WHAT TO WORK ON: Quote the material below exactly as written, from the first line to the line that holds "material in the", endpoints included.

INPUT FOR THIS TASK:
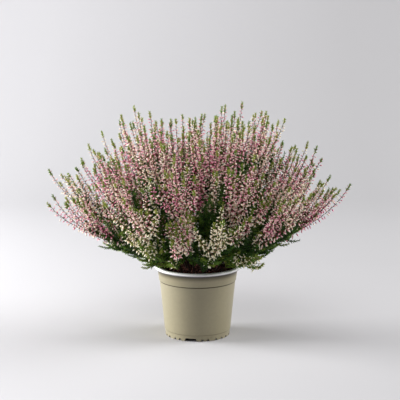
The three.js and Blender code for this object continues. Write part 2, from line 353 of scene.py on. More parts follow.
class Paint:
    """A material in the making, with a method for each kind of node."""

    def __init__(self, name, roughness, specular):
        self.material = bpy.data.materials.new(name)
        self.material.use_nodes = True
        self.nodes = self.material.node_tree.nodes
        self.link = self.material.node_tree.links.new
        self.shader = self.nodes["Principled BSDF"]
        self.shader.inputs["Roughness"].default_value = roughness
        self.shader.inputs["Specular IOR Level"].default_value = specular

    def coloured(self, colour):
        self.link(colour, self.shader.inputs["Base Color"])
        return self.material

    def ramp(self, value, stops):
        """The colour at a value between 0 and 1, where each stop is a place and its colour."""
        node = self.nodes.new("ShaderNodeValToRGB")
        elements = node.color_ramp.elements
        while len(elements) > 1:
            elements.remove(elements[-1])
        elements[0].position = stops[0][0]
        elements[0].color = linear(stops[0][1])
        for place, colour in stops[1:]:
            elements.new(place).color = linear(colour)
        self.link(value, node.inputs[0])
        return node.outputs[0]

    def axes(self, place):
        split = self.nodes.new("ShaderNodeSeparateXYZ")
        self.link(place, split.inputs[0])
        return split.outputs

    def mapped(self):
        """The two numbers of the colour map: the tone across it, and the height from foot to tip."""
        where = self.nodes.new("ShaderNodeUVMap")
        where.uv_map = UV_NAME
        tone, height, _ = self.axes(where.outputs["UV"])
        return tone, height

    def object_place(self):
        return self.nodes.new("ShaderNodeTexCoord").outputs["Object"]

    def mixed(self, share, a, b, kind="MIX"):
        node = self.nodes.new("ShaderNodeMix")
        node.data_type = "RGBA"
        node.blend_type = kind
        for value, number in zip((share, a, b), MIX_INPUTS):
            if isinstance(value, (float, tuple)):
                node.inputs[number].default_value = value
            else:
                self.link(value, node.inputs[number])
        return node.outputs[MIX_OUTPUT]

    def noise(self, place, scale, detail):
        node = self.nodes.new("ShaderNodeTexNoise")
        node.inputs["Scale"].default_value = scale
        node.inputs["Detail"].default_value = detail
        self.link(place, node.inputs["Vector"])
        return node.outputs["Fac"]

    def bump(self, height, strength, distance):
        node = self.nodes.new("ShaderNodeBump")
        node.inputs["Strength"].default_value = strength
        node.inputs["Distance"].default_value = distance
        self.link(height, node.inputs["Height"])
        self.link(node.outputs[0], self.shader.inputs["Normal"])

    def by_height(self, stops):
        """A colour for each height up the pot."""
        share = self.nodes.new("ShaderNodeMath")
        share.operation = "DIVIDE"
        share.inputs[1].default_value = POT_HEIGHT * MM
        self.link(self.axes(self.object_place())[2], share.inputs[0])
        return self.ramp(share.outputs[0], [(z / POT_HEIGHT, colour) for z, colour in stops])


def bud_material(name):
    """Tones from cream to magenta, each with a paler tip, partly its own colour and partly a painted
    highlight, and a foot darkened by painted shade.
    """
    paint = Paint(name, roughness=0.5, specular=0.3)
    tone, height = paint.mapped()
    body = paint.ramp(tone, [
        (0.0, (244, 232, 178)), (0.25, (242, 206, 172)), (0.5, (224, 134, 144)),
        (0.75, (206, 86, 126)), (1.0, (178, 54, 108)),
    ])
    tip = paint.ramp(tone, [
        (0.0, (255, 252, 226)), (0.4, (255, 240, 225)), (0.7, (255, 214, 212)), (1.0, (244, 160, 184)),
    ])
    # the paler tip: partly the bud's own colour, partly a painted highlight
    to_tip = paint.ramp(height, [(0.42, BLACK), (0.62, WHITE)])
    # painted shade: a dark foot where the bud meets its stalk
    foot_shade = paint.ramp(height, [(0.14, WHITE), (0.36, BLACK)])
    colour = paint.mixed(to_tip, body, tip)
    return paint.coloured(paint.mixed(foot_shade, colour, linear((50, 34, 22))))


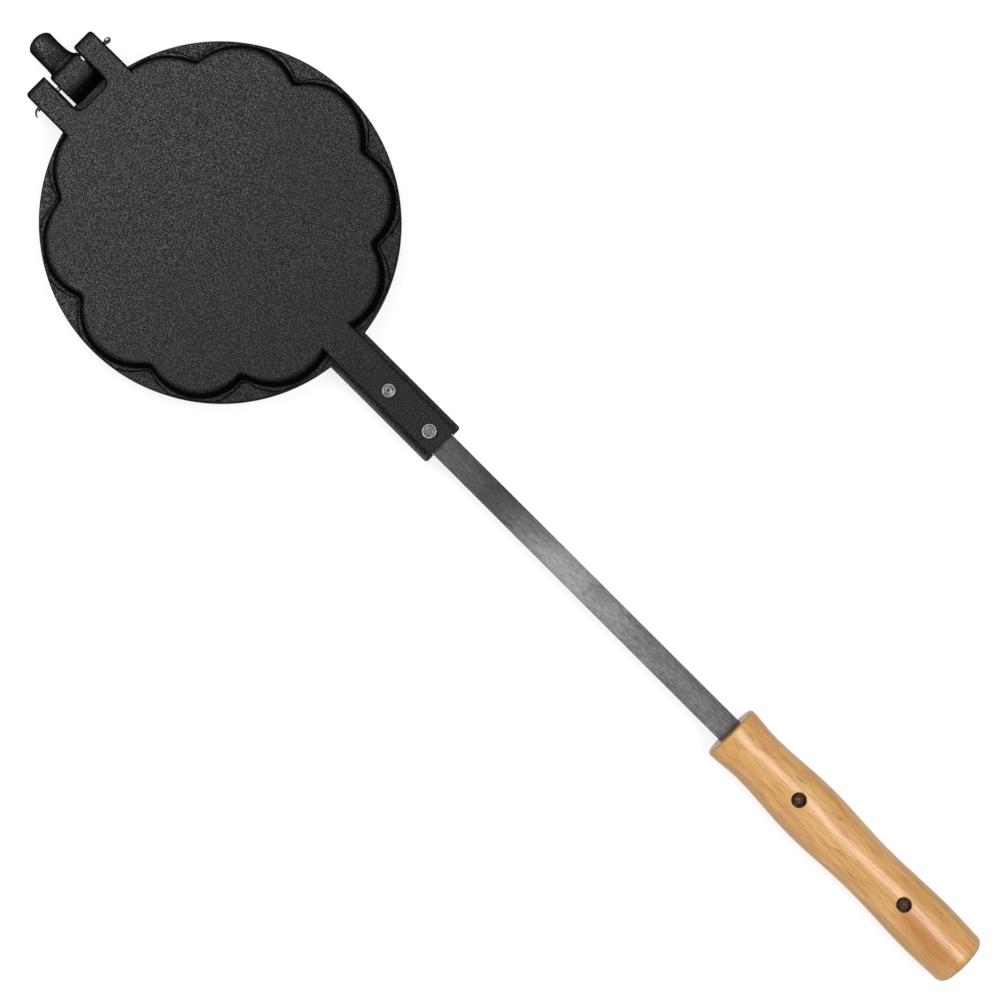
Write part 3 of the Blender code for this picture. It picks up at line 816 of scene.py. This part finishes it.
def grip_section(x, inset):
    """Half width and crown height of the D-shaped section at x."""
    half_width = grip_half_width((x - grip_start_x) / (grip_end_x - grip_start_x))
    return half_width - inset, grip_rise * half_width / (grip_width / 2) - inset


def grip_surface(x, y):
    half_width, crown = grip_section(x, 0)
    low = half_gap + grip_edge
    return low + (crown - low) * sqrt(1 - (y / half_width) ** 2)


def grip_ring(x, narrowed):
    half_width, crown = grip_section(x, narrowed)
    low = half_gap
    edge = [(half_width - inset, low + rise) for inset, rise in rounding(grip_edge, 4)]
    arc = []
    for step in range(1, grip_arc_steps):
        turn = pi * step / grip_arc_steps
        height = low + grip_edge + (crown - low - grip_edge) * sin(turn)
        arc.append((half_width * cos(turn), height))
    other_edge = [(-y, z) for y, z in reversed(edge)]
    return [Vector((x, y, z)) for y, z in edge + arc + other_edge]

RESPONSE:
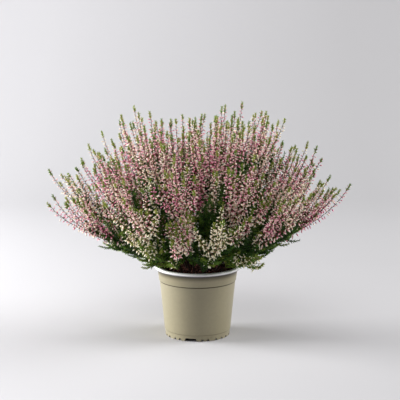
The three.js and Blender code for this object continues. Write part 2, from line 353 of scene.py on. More parts follow.
class Paint:
    """A material in the making, with a method for each kind of node."""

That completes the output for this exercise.